> Required task
Quote verbatim every line from the line containing "obj.parent = None" to the line containing "bpy.data.objects.remove(obj)", inclusive of both, and no other line.

> Collected data
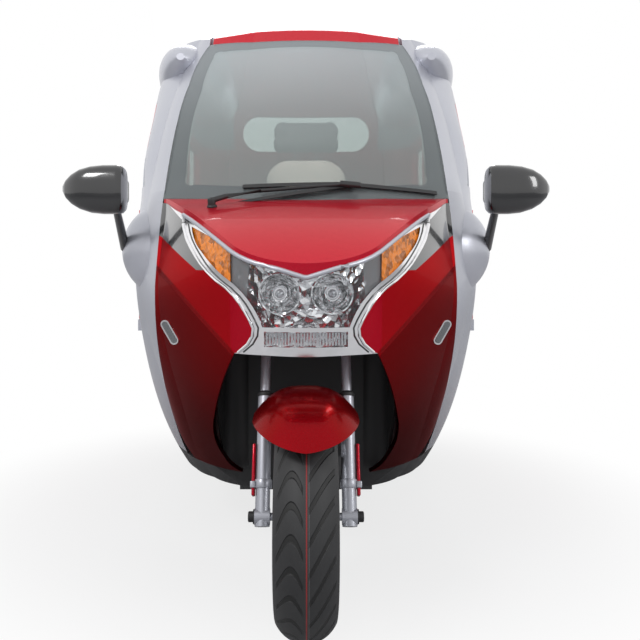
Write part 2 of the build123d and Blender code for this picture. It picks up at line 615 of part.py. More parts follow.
# ---------------------------------------------------------------- cabin inside
FLOOR_TOP = SKIRT_BOTTOM + FLOOR_T
SEAT_FRONT, SEAT_REAR, SEAT_TOP = 965.0, 1262.0, 560.0
SEAT_HALF = 225.0
CUSHION_T = 95.0
seat_box = box(-SEAT_HALF + 15, SEAT_HALF - 15, SEAT_FRONT + 20, SEAT_REAR, FLOOR_TOP + SEAT_GAP, SEAT_TOP)
seat_box = fillet(seat_box.edges().filter_by(Axis.Z), 18)
keep("seat_base", seat_box)
cushion = box(-SEAT_HALF, SEAT_HALF, SEAT_FRONT, SEAT_REAR - 30, SEAT_TOP + SEAT_GAP, SEAT_TOP + CUSHION_T)
cushion = fillet(cushion.edges(), 28)
keep("driver_cushion", cushion)

BACK_LEAN = 12.0
BACK_SET = 25.0
back_foot = (0, SEAT_REAR - BACK_SET, SEAT_TOP + SEAT_GAP + BACK_SET * math.tan(math.radians(BACK_LEAN)))
back_outline = [
    (-175, 0), (175, 0), (205, 60, 205, 200), (196, 420, 165, 520), (120, 640, 70, 655), (-70, 655),
    (-120, 640, -165, 520), (-196, 420, -205, 200), (-205, 60, -175, 0),
]
face = Face(wire_of(back_outline, lambda p: Vector(p[0], 0, p[1])))
back = extrude(face, amount=78, dir=(0, 1, 0))
back = Pos(back_foot) * Rot(-BACK_LEAN, 0, 0) * back
HEAD_OUTLINE = [
    (-96, 682), (96, 682), (128, 690, 130, 740), (124, 800, 80, 812), (-80, 812),
    (-124, 800, -130, 740), (-128, 690, -96, 682),
]
face = Face(wire_of(HEAD_OUTLINE, lambda p: Vector(p[0], 4, p[1])))
rest = extrude(face, amount=70, dir=(0, 1, 0))
posts = rod((-45, 42, 640), (-45, 42, 700), 6) + rod((45, 42, 640), (45, 42, 700), 6)
rest = Pos(back_foot) * Rot(-BACK_LEAN, 0, 0) * (rest + posts)
keep("driver_back", back + rest)

BENCH_FRONT, BENCH_REAR, BENCH_TOP = 1500.0, 1800.0, 470.0
bench = box(-320, 320, BENCH_FRONT, BENCH_REAR, TUB_Z + TUB_T + SEAT_GAP, BENCH_TOP)
bench = fillet(bench.edges().filter_by(Axis.X), 24)
bench_back = box(-320, 320, BENCH_REAR - 60, BENCH_REAR + 15, BENCH_TOP + SEAT_GAP, 930)
bench_back = fillet(bench_back.edges().filter_by(Axis.X), 24)
keep("rear_bench", bench, bench_back)

DASH_HALF = 338.0
dash_side = [
    (330, 868), (430, 905), (470, 922, 505, 925), (536, 915, 532, 880), (520, 800, 486, 700),
    (474, 700), (500, 800, 508, 872), (506, 896, 480, 897), (430, 885), (330, 848),
]
dash = prism_x(dash_side, -DASH_HALF, DASH_HALF) & INNER_ZONE & crowned(HOOD_PROFILE, HOOD_CROWN_R, HOOD_WALL + 4)
dash -= rod(column_point(BAR_FOOT - 60), column_point(BAR_TOP + 60), BUSH_R + DOOR_GAP)
for x in (-TUBE_X, TUBE_X):
    dash -= rod((x, TUBE_S, TUBE_TOP), bush_mid, STAY_R + DOOR_GAP)
keep("dashboard", dash)

# ---------------------------------------------------------------- mirrors and wiper
MIRROR_X, MIRROR_S, MIRROR_Z = 536.0, 380.0, 956.0
MIRROR_R, MIRROR_TIP_R = 66.0, 30.0
MIRROR_IN, MIRROR_OUT = 82.0, 94.0
MIRROR_BACK = 14.0
shell = rod((MIRROR_X - MIRROR_IN, MIRROR_S, MIRROR_Z), (MIRROR_X, MIRROR_S, MIRROR_Z), MIRROR_R)
taper = Cone(MIRROR_R, MIRROR_TIP_R, MIRROR_OUT, align=(Align.CENTER, Align.CENTER, Align.MIN))
shell += Plane(origin=(MIRROR_X, MIRROR_S, MIRROR_Z), z_dir=(1, 0, 0)) * taper
rings = shell.edges().filter_by(GeomType.CIRCLE).sort_by(Axis.X)
shell = fillet(rings[-1], 26)
rings = shell.edges().filter_by(GeomType.CIRCLE).sort_by(Axis.X)
shell = fillet(rings[0], 14)
shell -= box(MIRROR_X - 120, 700, MIRROR_S + MIRROR_BACK, MIRROR_S + 100, 800, 1100)
arm_top = Vector(MIRROR_X - 44, MIRROR_S - 2, MIRROR_Z - 48)
arm_foot = Vector(MIRROR_BOSS[0] + 46, MIRROR_BOSS[1] - 52, MIRROR_BOSS[2] + 8)
arm = rod(arm_top, arm_foot, 11) - boss
keep("mirror_housings", both(shell + arm))
glass = box(MIRROR_X - 70, MIRROR_X + 50, MIRROR_S + MIRROR_BACK + SEAT_GAP, MIRROR_S + MIRROR_BACK + 3,
            MIRROR_Z - 38, MIRROR_Z + 38)
glass = fillet(glass.edges().filter_by(Axis.Y), 20)
keep("mirror_glass", both(glass))

blade_zone = prism_y([(-160, 957), (100, 962), (338, 945), (338, 954), (100, 972), (-160, 966)], 200, 480)
blade = (cabin(-9) - cabin(-SEAT_GAP)) & blade_zone
arm_zone = prism_y([(-243, 906), (-228, 902), (120, 959), (120, 970)], 150, 480)
arm = (cabin(-18) - cabin(-9)) & arm_zone
wiper = (blade + arm) - crowned(HOOD_PROFILE, HOOD_CROWN_R, -SEAT_GAP)
keep("wiper", wiper)

# ---------------------------------------------------------------- tail
holder = box(-125, 125, 1990, PLATE_FACE, PLATE_Z - 60, PLATE_Z + 60) - hull(-SEAT_GAP)
for x in (-PLATE_HOLE_X, PLATE_HOLE_X):
    holder -= rod((x, 1990, PLATE_Z), (x, PLATE_FACE + 1, PLATE_Z), PLATE_HOLE_R)
keep("plate_holder", holder)
bumper = (hull(-16) - hull(-SEAT_GAP)) & box(-430, 430, 1900, 2100, 300, 410)
keep("rear_bumper", bumper)

# ---------------------------------------------------------------- front fork
YOKE_Z = 590.0
LEG_SPLIT_Z = 470.0
legs = []
for x in (-LEG_X, LEG_X):
    leg = rod(leg_point(x, TYRE_R - 18), leg_point(x, LEG_SPLIT_Z), LEG_R)
    leg += rod(leg_point(x, LEG_SPLIT_Z - 5), leg_point(x, YOKE_Z + 10), STANCHION_R)
    leg += rod((x - 16, 0, TYRE_R), (x + 16, 0, TYRE_R), 17)
    legs.append(leg)
fork = fused(legs) + rod((-LEG_X - 22, 0, TYRE_R), (LEG_X + 22, 0, TYRE_R), AXLE_R)
yoke_leg, yoke_stem = leg_point(LEG_X, YOKE_Z), steer_point(YOKE_Z)
yoke_plane = Plane(origin=yoke_stem, x_dir=(1, 0, 0), z_dir=steer_dir)
YOKE_T = 26.0
yoke_plate = Pos(0, -FORK_OFFSET / 2) * RectangleRounded(2 * LEG_X + 44, 54 + FORK_OFFSET, 20)
yoke = extrude(yoke_plane * yoke_plate, amount=YOKE_T / 2, both=True)
fork += yoke + rod(steer_point(YOKE_Z), steer_point(HEAD_TOP + 18), STEM_R)
keep("fork", fork)

# ---------------------------------------------------------------- front mudguard
GUARD_R, GUARD_HALF, GUARD_EDGE_R, GUARD_T = 270.0, 108.0, 212.0, 3.0
GUARD_FRONT, GUARD_REAR = 52.0, 48.0
guard_profile = [
    (-GUARD_HALF, GUARD_EDGE_R), (-70, 262, 0, GUARD_R), (70, 262, GUARD_HALF, GUARD_EDGE_R),
    (GUARD_HALF - GUARD_T, GUARD_EDGE_R), (70 - GUARD_T * 0.6, 262 - GUARD_T, 0, GUARD_R - GUARD_T),
    (-70 + GUARD_T * 0.6, 262 - GUARD_T, -GUARD_HALF + GUARD_T, GUARD_EDGE_R),
]
face = Face(wire_of(guard_profile, lambda p: Vector(p[0], 0, TYRE_R + p[1])))
axle_axis = Axis((0, 0, TYRE_R), (1, 0, 0))
guard = revolve(face.rotate(axle_axis, GUARD_FRONT), axle_axis, -(GUARD_FRONT + GUARD_REAR))
for x in (-LEG_X, LEG_X):
    guard -= rod(leg_point(x, TYRE_R), leg_point(x, YOKE_Z), LEG_R + SEAM)
# The front lip runs down to a point in the middle.
lip = [(0, 401), (62, 408, 100, 438), (GUARD_HALF + 5, 452), (GUARD_HALF + 5, 340), (0, 340)]
lip_cut = prism_y(lip, -320, -20)
guard -= lip_cut + flip(lip_cut)
keep("front_mudguard", guard)
DISC_X, DISC_T, DISC_R = HUB_HALF + SEAT_GAP, 4.0, 108.0
CALIPER_X = LEG_X - LEG_R - SEAT_GAP
caliper = box(DISC_X - 10, CALIPER_X, 32, 92, TYRE_R + 62, TYRE_R + 122)
caliper &= rod((DISC_X - 10, 0, TYRE_R), (CALIPER_X, 0, TYRE_R), DISC_R + 14)
caliper -= rod((DISC_X - 1, 0, TYRE_R), (DISC_X + DISC_T + 1, 0, TYRE_R), DISC_R + 3)
keep("brake_caliper", caliper)

# ---------------------------------------------------------------- handlebar
bar = rod(column_point(BAR_FOOT), column_point(BAR_TOP), COLUMN_R)
for side in (-1, 1):
    end = column_point(BAR_TOP) + Vector(side * BAR_HALF, 40, 6)
    elbow = column_point(BAR_TOP) + Vector(side * 150, -6, 0)
    bar += rod(column_point(BAR_TOP), elbow, 11) + Pos(elbow) * Sphere(11) + rod(elbow, end, 11)
    bar += rod(elbow + (end - elbow) * 0.2, end, 16)
keep("handlebar", bar)

# ---------------------------------------------------------------- wheels
SPOKES = 5


def tyre_outline(width, tread_r, crown):
    """(x, r) section of a tyre seated on its rim."""
    half, seat = width / 2, 41.0
    shoulder = tread_r - crown
    belly = (RIM_R + shoulder) / 2
    return [
        (-seat, RIM_R), (-half + 2, belly - 6, -half, shoulder), (0, tread_r, half, shoulder),
        (half - 2, belly - 6, seat, RIM_R),
    ]


def rim_solid(centre, bore, hub_r, hub_half):
    """Cast wheel: barrel, hub and spokes."""
    barrel = turned([
        (-46, RIM_R + 8), (-41, RIM_R + 8), (-41, RIM_R), (41, RIM_R), (41, RIM_R + 8), (46, RIM_R + 8),
        (46, RIM_R - 6), (30, RIM_R - 10), (-30, RIM_R - 10), (-46, RIM_R - 6),
    ], centre)
    hub = rod((-hub_half, *centre), (hub_half, *centre), hub_r)
    spoke = prism_x([
        (centre[0] - 20, centre[1] + hub_r * 0.6), (centre[0] + 20, centre[1] + hub_r * 0.6),
        (centre[0] + 12, centre[1] + RIM_R - 6), (centre[0] - 12, centre[1] + RIM_R - 6),
    ], -12, 12)
    wheel = barrel + hub
    for index in range(SPOKES):
        wheel += spoke.rotate(Axis((0, *centre), (1, 0, 0)), index * 360 / SPOKES)
    return wheel - rod((-hub_half - 1, *centre), (hub_half + 1, *centre), bore)


front_centre = (0.0, TYRE_R)
FIT = 0.3
front_rim = rim_solid(front_centre, AXLE_R + FIT, 30, HUB_HALF)
keep("front_tyre", turned(tyre_outline(FRONT_TYRE_W, TYRE_R, 36.0), front_centre) - front_rim)
keep("front_rim", front_rim)
disc = rod((DISC_X, *front_centre), (DISC_X + DISC_T, *front_centre), DISC_R, AXLE_R + 12)
keep("front_brake_disc", disc)
rear_rim = rim_solid(axle_centre, STUB_R + FIT, 36, 30)
rear_tyre = turned(tyre_outline(REAR_TYRE_W, TYRE_R, 16.0), axle_centre) - rear_rim
for side, name in ((1, "left"), (-1, "right")):
    move = Pos(side * REAR_TRACK_HALF, 0, 0)
    keep("rear_tyre_" + name, move * rear_tyre)
    keep("rear_rim_" + name, move * rear_rim)

# ---------------------------------------------------------------- write the pieces
everything = Compound([solid for solids in PARTS.values() for solid in solids])
extent = everything.bounding_box()
y_mid = (extent.min.Y + extent.max.Y) / 2
print("length", extent.size.Y, "width", extent.size.X, "height", extent.size.Z, "base", extent.min.Z)
print("middle station", y_mid)
os.makedirs("parts", exist_ok=True)
for name, solids in PARTS.items():
    moved = [Pos(0, -y_mid, 0) * solid for solid in solids]
    export_step(Compound(moved) if len(moved) > 1 else moved[0], f"parts/{name}.step")
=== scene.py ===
"""Dress a three wheeled cabin car: paint, glass, lamps, tyres, seats and small fittings."""

import logging
import math
from collections.abc import Sequence
from dataclasses import dataclass
from enum import Enum
from functools import cached_property, partialmethod

import bmesh
import bpy
from mathutils import Matrix, Vector
from mathutils.bvhtree import BVHTree


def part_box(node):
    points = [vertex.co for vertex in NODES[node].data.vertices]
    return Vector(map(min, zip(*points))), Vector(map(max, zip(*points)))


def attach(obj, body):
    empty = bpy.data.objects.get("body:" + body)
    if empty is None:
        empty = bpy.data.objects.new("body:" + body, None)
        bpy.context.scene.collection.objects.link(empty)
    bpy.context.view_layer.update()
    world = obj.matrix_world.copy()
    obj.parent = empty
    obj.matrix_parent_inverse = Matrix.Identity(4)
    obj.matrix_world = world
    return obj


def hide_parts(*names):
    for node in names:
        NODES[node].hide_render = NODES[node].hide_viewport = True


LOG = logging.getLogger("cabin_car")
MM = 0.001
FLAKES_PER_M = 2600.0
Pair = tuple[float, float]
Triple = tuple[float, float, float]
Form = bmesh.types.BMesh
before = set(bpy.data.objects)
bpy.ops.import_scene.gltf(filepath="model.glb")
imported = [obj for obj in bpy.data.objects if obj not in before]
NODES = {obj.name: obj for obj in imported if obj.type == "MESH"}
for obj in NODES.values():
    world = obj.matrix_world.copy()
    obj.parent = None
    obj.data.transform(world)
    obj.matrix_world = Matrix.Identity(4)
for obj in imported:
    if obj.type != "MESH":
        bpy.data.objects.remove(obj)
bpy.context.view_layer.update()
FRONT_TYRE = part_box("front_tyre")
REAR_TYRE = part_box("rear_tyre_left")
FRONT_AXLE = (FRONT_TYRE[0] + FRONT_TYRE[1]) / 2
REAR_AXLE = (REAR_TYRE[0] + REAR_TYRE[1]) / 2
TYRE_R = FRONT_AXLE.z
EYE = Vector((0.0, FRONT_AXLE.y - 1.5, 0.75))
BACKWARD = Vector((0.0, 1.0, 0.0))
FOCAL_PX = 720.0
FRAME_PX = 640.0
CENTRE_PX = 306.0
HORIZON_PX = 270.0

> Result
    obj.parent = None
    obj.data.transform(world)
    obj.matrix_world = Matrix.Identity(4)
for obj in imported:
    if obj.type != "MESH":
        bpy.data.objects.remove(obj)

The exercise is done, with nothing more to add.